What should engineering organizations do with this evidence?
Engineering organizations should instrument their own productivity metrics before and after AI tool adoption, abandon subjective assessments as evidence, and design AI tool usage policies based on task-type analysis rather than blanket deployment.
- Measure, do not survey: Self-reported productivity estimates are unreliable. The METR study proved this with a 43-point perception gap. Use cycle time, defect rates, and PR throughput as objective proxies.
- Segment by task type: AI tools likely accelerate some tasks and decelerate others. Blanket productivity claims are meaningless without task-type segmentation. I categorize tasks into 4 quadrants based on context complexity (low/high) and output novelty (low/high), and measure AI impact in each.
- Account for quality externalities: Speed is not the only metric. If AI-assisted code introduces more bugs, the downstream cost in debugging and review may exceed the upstream time savings. Apiiro’s research found AI-merged code had 322% more privilege escalation vulnerabilities.
- Resist the sunk cost of tool investment: Organizations that have purchased enterprise AI coding licenses have a financial incentive to believe those tools are working. This is a textbook sunk cost bias. The investment in the tool should not influence the evaluation of its impact.

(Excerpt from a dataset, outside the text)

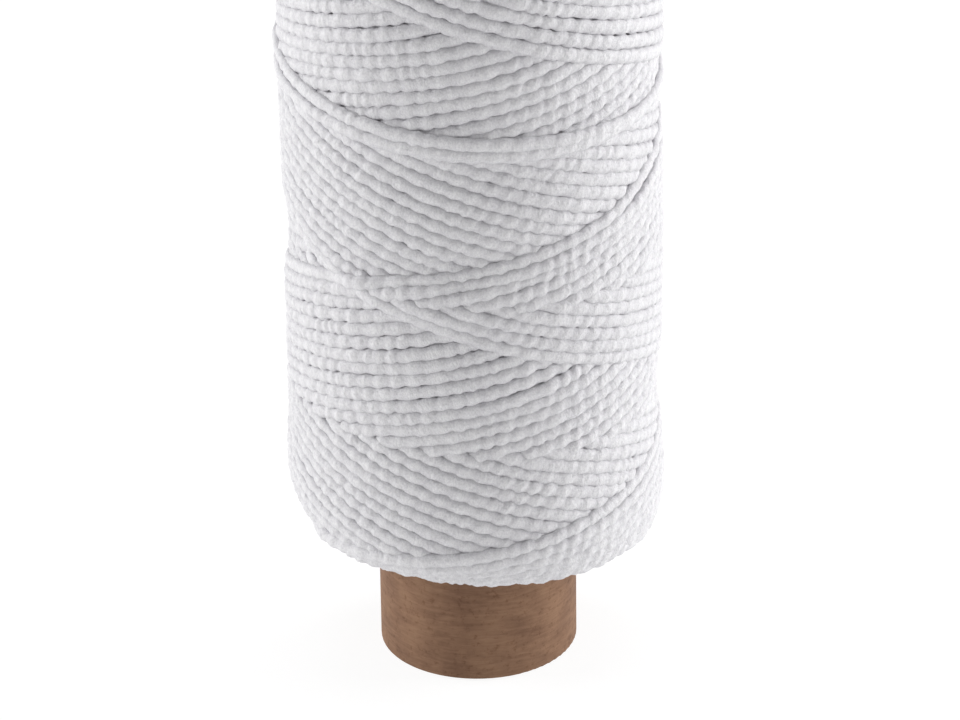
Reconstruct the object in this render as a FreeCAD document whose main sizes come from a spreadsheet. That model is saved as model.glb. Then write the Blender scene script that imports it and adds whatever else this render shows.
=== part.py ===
# Cross-wound thread spool: a spirally wound board tube that carries one long
# covered thread. Sizes in millimetres. +Z is the tube's axis, the origin is
# the centre of the tube's lower rim, the plane the spool stands on.
import FreeCAD
import Part
import Sketcher
import math
import os

V = FreeCAD.Vector

doc = FreeCAD.newDocument("ThreadSpool")

# ---------------------------------------------------------------- sizes ----
SIZES = [
    # alias, value, what it is
    ("tubeLength", 77.6, "length of the board tube"),
    ("boreDia", 11.2, "hole that the spindle goes through"),
    ("linerThick", 0.30, "inner ply of smooth paper"),
    ("boardThick", 0.35, "each of the three grey-board plies"),
    ("wrapThick", 0.25, "outer ply of brown kraft"),
    ("rimBreak", 0.12, "worn rounding of the cut rims"),
    ("seamLead", 44.0, "lead of the outer ply's spiral seam"),
    ("seamWidth", 0.22, "width of the seam's groove"),
    ("seamDeep", 0.09, "depth of the seam's groove"),
    ("seamTurn", 20.0, "angle of the seam at the lower rim, degrees"),
    ("woundDia", 26.4, "outer diameter of the wound thread"),
    ("woundLength", 56.0, "length of the wound thread, just under five half leads"),
    ("woundStart", 10.8, "bare tube below the wound thread"),
    ("shoulderRound", 0.8, "rounding where the outer layers turn back"),
    ("footRound", 0.4, "rounding where the inner layers meet the tube"),
]
sheet = doc.addObject("Spreadsheet::Sheet", "Sizes")
sheet.Label = "Sizes"
for i, (alias, value, note) in enumerate(SIZES, start=1):
    sheet.set("A%d" % i, alias)
    sheet.set("B%d" % i, "%g" % value)
    sheet.set("C%d" % i, note)
    sheet.setAlias("B%d" % i, alias)
doc.recompute()


def size(alias):
    return float(sheet.get(alias))


def cell(alias):
    return "<<Sizes>>.%s" % alias


def origin_plane(body, role):
    for feature in body.Origin.OriginFeatures:
        if getattr(feature, "Role", "") == role:
            return feature
    raise RuntimeError("no %s in %s" % (role, body.Label))


def new_body(name):
    body = doc.addObject("PartDesign::Body", name)
    body.Label = name
    doc.recompute()
    return body


def new_sketch(body, name, role):
    sketch = body.newObject("Sketcher::SketchObject", name)
    sketch.AttachmentSupport = [(origin_plane(body, role), "")]
    sketch.MapMode = "FlatFace"
    return sketch


ORIGIN = (-1, 1)    # the sketch's own origin point


# ------------------------------------------------------- the tube's plies ----
# Five plies lie one inside the other: radii from the bore outwards.
INNER = {
    "core_liner_ply": "{b}/2",
    "core_board_ply_1": "{b}/2 + {l}",
    "core_board_ply_2": "{b}/2 + {l} + {g}",
    "core_board_ply_3": "{b}/2 + {l} + 2*{g}",
    "core_wrap_ply": "{b}/2 + {l} + 3*{g}",
}
OUTER = {
    "core_liner_ply": "{b}/2 + {l}",
    "core_board_ply_1": "{b}/2 + {l} + {g}",
    "core_board_ply_2": "{b}/2 + {l} + 2*{g}",
    "core_board_ply_3": "{b}/2 + {l} + 3*{g}",
    "core_wrap_ply": "{b}/2 + {l} + 3*{g} + {w}",
}


def words(text):
    return text.format(b=cell("boreDia"), l=cell("linerThick"),
                       g=cell("boardThick"), w=cell("wrapThick"))


def number(text):
    return read_sum(text.format(b=size("boreDia"), l=size("linerThick"),
                                g=size("boardThick"), w=size("wrapThick")))


def read_sum(text):
    # reads sums such as "11.2/2 + 0.3 + 2*0.35"
    total = 0.0
    for term in text.split("+"):
        term = term.strip()
        if "/" in term:
            a, b = term.split("/")
            total += float(a) / float(b)
        elif "*" in term:
            a, b = term.split("*")
            total += float(a) * float(b)
        else:
            total += float(term)
    return total


def ply_tube(name):
    """A ply as a ring drawn on the base plane and padded to the tube's length."""
    body = new_body(name)
    ring = new_sketch(body, name + "_ring", "XY_Plane")
    ring.addGeometry(Part.Circle(V(0, 0, 0), V(0, 0, 1), number(INNER[name])), False)
    ring.addGeometry(Part.Circle(V(0, 0, 0), V(0, 0, 1), number(OUTER[name])), False)
    for k, rule in ((0, INNER[name]), (1, OUTER[name])):
        ring.addConstraint(Sketcher.Constraint("Coincident", k, 3, ORIGIN[0], ORIGIN[1]))
        c = ring.addConstraint(Sketcher.Constraint("Radius", k, ring.Geometry[k].Radius))
        ring.setExpression("Constraints[%d]" % c, words(rule))
    doc.recompute()
    pad = body.newObject("PartDesign::Pad", name + "_length")
    pad.Profile = ring
    pad.Length = size("tubeLength")
    pad.setExpression("Length", cell("tubeLength"))
    doc.recompute()
    return body, pad


def rim_edges(feature, radius):
    """Names of the circular rim edges of one radius, at both ends."""
    found = []
    for i, edge in enumerate(feature.Shape.Edges, start=1):
        curve = edge.Curve
        if isinstance(curve, Part.Circle) and abs(curve.Radius - radius) < 1e-4 \
                and edge.isClosed():
            found.append("Edge%d" % i)
    return found


plies = []
for name in ("core_liner_ply", "core_board_ply_1", "core_board_ply_2",
             "core_board_ply_3", "core_wrap_ply"):
    body, pad = ply_tube(name)
    plies.append(body)
    if name in ("core_liner_ply", "core_wrap_ply"):
        # the cut rims are rubbed round: inside on the liner, outside on the wrap
        radius = number(INNER[name] if name == "core_liner_ply" else OUTER[name])
        worn = body.newObject("PartDesign::Fillet", name + "_worn_rims")
        worn.Base = (pad, rim_edges(pad, radius))
        worn.Radius = size("rimBreak")
        worn.setExpression("Radius", cell("rimBreak"))
        doc.recompute()
        if len(worn.Base[1]) != 2:
            raise RuntimeError("%s: %d rim edges" % (name, len(worn.Base[1])))

# the wrap's spiral butt seam: a shallow square groove that climbs the tube
wrap = plies[-1]
before_seam = wrap.Shape.Volume
wrap_r = number(OUTER["core_wrap_ply"])
seam_z = 3.0            # the groove starts and ends this far outside the rims
groove = new_sketch(wrap, "core_wrap_ply_seam_section", "XZ_Plane")
x0 = wrap_r - size("seamDeep")
x1 = wrap_r + 0.3
half = size("seamWidth") / 2.0
corners = [V(x0, -seam_z - half, 0), V(x1, -seam_z - half, 0),
           V(x1, -seam_z + half, 0), V(x0, -seam_z + half, 0)]
for a, b in zip(corners, corners[1:] + corners[:1]):
    groove.addGeometry(Part.LineSegment(a, b), False)
for k in range(4):
    groove.addConstraint(Sketcher.Constraint("Coincident", k, 2, (k + 1) % 4, 1))
groove.addConstraint(Sketcher.Constraint("Horizontal", 0))
groove.addConstraint(Sketcher.Constraint("Horizontal", 2))
groove.addConstraint(Sketcher.Constraint("Vertical", 1))
groove.addConstraint(Sketcher.Constraint("Vertical", 3))
c = groove.addConstraint(Sketcher.Constraint("DistanceX", -1, 1, 0, 1, x0))
groove.setExpression("Constraints[%d]" % c,
                     words(OUTER["core_wrap_ply"]) + " - " + cell("seamDeep"))
c = groove.addConstraint(Sketcher.Constraint("DistanceX", 0, 1, 0, 2, x1 - x0))
groove.setExpression("Constraints[%d]" % c, cell("seamDeep") + " + 0.3")
c = groove.addConstraint(Sketcher.Constraint("DistanceY", 1, 1, 1, 2, 2 * half))
groove.setExpression("Constraints[%d]" % c, cell("seamWidth"))
groove.addConstraint(Sketcher.Constraint("DistanceY", 0, 1, -1, 1, seam_z + half))
doc.recompute()
seam = wrap.newObject("PartDesign::SubtractiveHelix", "core_wrap_ply_seam")
seam.Profile = groove
seam.ReferenceAxis = (groove, ["V_Axis"])
seam.Mode = 0           # pitch and height
seam.Pitch = size("seamLead")
seam.setExpression("Pitch", cell("seamLead"))
seam.Height = size("tubeLength") + 2 * seam_z
seam.setExpression("Height", cell("tubeLength") + " + 6")
seam.LeftHanded = False
doc.recompute()
# the body is turned so that the seam leaves the lower rim at seamTurn
wrap.Placement = FreeCAD.Placement(V(0, 0, 0), FreeCAD.Rotation(V(0, 0, 1), size("seamTurn")))
wrap.setExpression("Placement.Rotation.Angle", cell("seamTurn"))
doc.recompute()
cut_away = before_seam - wrap.Shape.Volume
turns = size("tubeLength") / size("seamLead")
wanted = size("seamWidth") * size("seamDeep") \
    * 2 * math.pi * (wrap_r - size("seamDeep") / 2) * turns
print("seam groove takes away %.3f mm3, section times turns gives %.3f"
      % (cut_away, wanted))
if not 0.9 * wanted < cut_away < 1.1 * wanted:
    raise RuntimeError("the seam groove cut nothing or too much")

# --------------------------------------------------- the wound thread ----
# One closed ring of the winding's outer form: the thread is wound onto the
# tube in crossing layers, which turn back at two flat ends with round
# shoulders. It bears on the wrap ply all the way along.
winding = new_body("thread_winding")
form = new_sketch(winding, "thread_winding_half", "XZ_Plane")
ri = wrap_r
ro = size("woundDia") / 2.0
z0 = size("woundStart")
z1 = z0 + size("woundLength")
s = size("shoulderRound")
f = size("footRound")


def arc(cx, cz, radius, a0, a1):
    return Part.ArcOfCircle(Part.Circle(V(cx, cz, 0), V(0, 0, 1), radius),
                            math.radians(a0), math.radians(a1))


form.addGeometry(Part.LineSegment(V(ri, z1 - f, 0), V(ri, z0 + f, 0)), False)      # 0 bore
form.addGeometry(arc(ri + f, z0 + f, f, 180, 270), False)                          # 1 lower foot
form.addGeometry(Part.LineSegment(V(ri + f, z0, 0), V(ro - s, z0, 0)), False)      # 2 lower end
form.addGeometry(arc(ro - s, z0 + s, s, 270, 360), False)                          # 3 lower shoulder
form.addGeometry(Part.LineSegment(V(ro, z0 + s, 0), V(ro, z1 - s, 0)), False)      # 4 outside
form.addGeometry(arc(ro - s, z1 - s, s, 0, 90), False)                             # 5 upper shoulder
form.addGeometry(Part.LineSegment(V(ro - s, z1, 0), V(ri + f, z1, 0)), False)      # 6 upper end
form.addGeometry(arc(ri + f, z1 - f, f, 90, 180), False)                           # 7 upper foot
joins = [(0, 2, 1, 1), (1, 2, 2, 1), (2, 2, 3, 1), (3, 2, 4, 1),
         (4, 2, 5, 1), (5, 2, 6, 1), (6, 2, 7, 1), (7, 2, 0, 1)]
for a, pa, b, pb in joins:
    form.addConstraint(Sketcher.Constraint("Tangent", a, pa, b, pb))
form.addConstraint(Sketcher.Constraint("Vertical", 0))
form.addConstraint(Sketcher.Constraint("Horizontal", 2))
c = form.addConstraint(Sketcher.Constraint("DistanceX", -1, 1, 0, 2, ri))
form.setExpression("Constraints[%d]" % c, words(OUTER["core_wrap_ply"]))
c = form.addConstraint(Sketcher.Constraint("DistanceX", -1, 1, 4, 1, ro))
form.setExpression("Constraints[%d]" % c, cell("woundDia") + " / 2")
c = form.addConstraint(Sketcher.Constraint("DistanceY", -1, 1, 2, 1, z0))
form.setExpression("Constraints[%d]" % c, cell("woundStart"))
c = form.addConstraint(Sketcher.Constraint("DistanceY", 2, 1, 6, 2, z1 - z0))
form.setExpression("Constraints[%d]" % c, cell("woundLength"))
for k, alias in ((1, "footRound"), (3, "shoulderRound"),
                 (5, "shoulderRound"), (7, "footRound")):
    c = form.addConstraint(Sketcher.Constraint("Radius", k, size(alias)))
    form.setExpression("Constraints[%d]" % c, cell(alias))
doc.recompute()
around = winding.newObject("PartDesign::Revolution", "thread_winding_around")
around.Profile = form
around.ReferenceAxis = (form, ["V_Axis"])
around.Angle = 360.0
doc.recompute()

# ------------------------------------------------------- check and write ----
nodes = plies + [winding]
for obj in doc.Objects:
    if "Invalid" in obj.State or "Error" in obj.State:
        raise RuntimeError("%s is %s" % (obj.Label, obj.State))
for body in nodes:
    shape = body.Shape
    if shape.isNull() or not shape.isValid() or len(shape.Solids) != 1:
        raise RuntimeError("%s has no single valid solid" % body.Label)
form_area = math.pi * (ro ** 2 - ri ** 2) * (z1 - z0)
print("winding volume %.1f mm3, plain ring %.1f mm3" % (winding.Shape.Volume, form_area))

os.makedirs("parts", exist_ok=True)
for body in nodes:
    shape = body.Shape
    box = shape.optimalBoundingBox(True, False)
    print("%-18s volume %9.2f mm3  z %.2f..%.2f  r %.3f" % (
        body.Label, shape.Volume, box.ZMin, box.ZMax, box.XMax))
    shape.exportStep(os.path.join("parts", body.Label + ".step"))
print("wrote %d nodes" % len(nodes))
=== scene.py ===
import math
import bpy
import numpy as np
from mathutils import Matrix, Vector


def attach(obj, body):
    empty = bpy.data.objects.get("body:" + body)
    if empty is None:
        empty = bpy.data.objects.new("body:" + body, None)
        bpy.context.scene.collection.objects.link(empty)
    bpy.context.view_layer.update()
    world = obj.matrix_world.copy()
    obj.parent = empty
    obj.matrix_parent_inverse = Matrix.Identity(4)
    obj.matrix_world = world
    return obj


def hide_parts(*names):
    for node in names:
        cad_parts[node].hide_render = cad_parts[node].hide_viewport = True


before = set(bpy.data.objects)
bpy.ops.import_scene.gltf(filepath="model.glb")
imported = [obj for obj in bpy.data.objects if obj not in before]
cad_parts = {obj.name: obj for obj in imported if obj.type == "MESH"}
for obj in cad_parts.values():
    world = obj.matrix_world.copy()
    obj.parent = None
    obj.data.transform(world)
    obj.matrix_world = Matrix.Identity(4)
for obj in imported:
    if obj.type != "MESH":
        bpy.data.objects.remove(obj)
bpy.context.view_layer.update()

MM = 0.001

# =====================================================================
# The winding, in millimetres: angle theta runs round the spool from the
# front (-Y) towards +X, z is the height above the tube's lower rim.
# =====================================================================
TUBE_R = 7.2
OUT_R = 13.2
D_LAT = 0.90        # width of the thread where it lies on the package
D_RAD = 0.54        # its height there, pressed flat under tension
LEAD = 23.3         # rise of one turn
RISE = LEAD / (2 * math.pi)
STROKE = math.pi * (5 - 0.042)     # turning of one stroke, end to end
LAG = 0.55          # the thread trails its guide, so that a turn is sharp at
                    # first and then eases back into the full rise
SPAN = RISE * (STROKE - 2 * LAG)
DIP = 0.307 * RISE * LAG           # how far a turn swings past its start
Z_LOW = 10.8
Z_A = 12.0                         # where the guide turns at the lower end
Z_HIGH = Z_A + SPAN + DIP + D_LAT / 2
TILT = 0.80         # the layers lie a little slanting on the tube
LAST_TURN = -1.28                  # where the last stroke leaves the lower end
STROKES = 330
SHOULDER = 0.6
SINK = 0.085                       # how far a thread beds into those below

NT, NZ = 900, 620
Z_MIN = 8.9
DZ = 0.1


def stroke_height(tau):
    """Height gained after a turn at a lower end, tau along the way."""
    return RISE * (tau - 2 * LAG * (1 - np.exp(-tau / LAG)))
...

The most useful thing METR’s study reveals is not about AI tools specifically. It is about the human capacity for self-deception when a technology aligns with our desire to feel productive. The Stoics understood this 2,000 years ago. Seneca warned that busyness is not the same as productivity, that the appearance of motion can mask the absence of progress. AI coding tools, with their constant generation of plausible output, are the most sophisticated busyness machines ever built. The discipline is in knowing when that busyness translates to genuine progress and when it does not.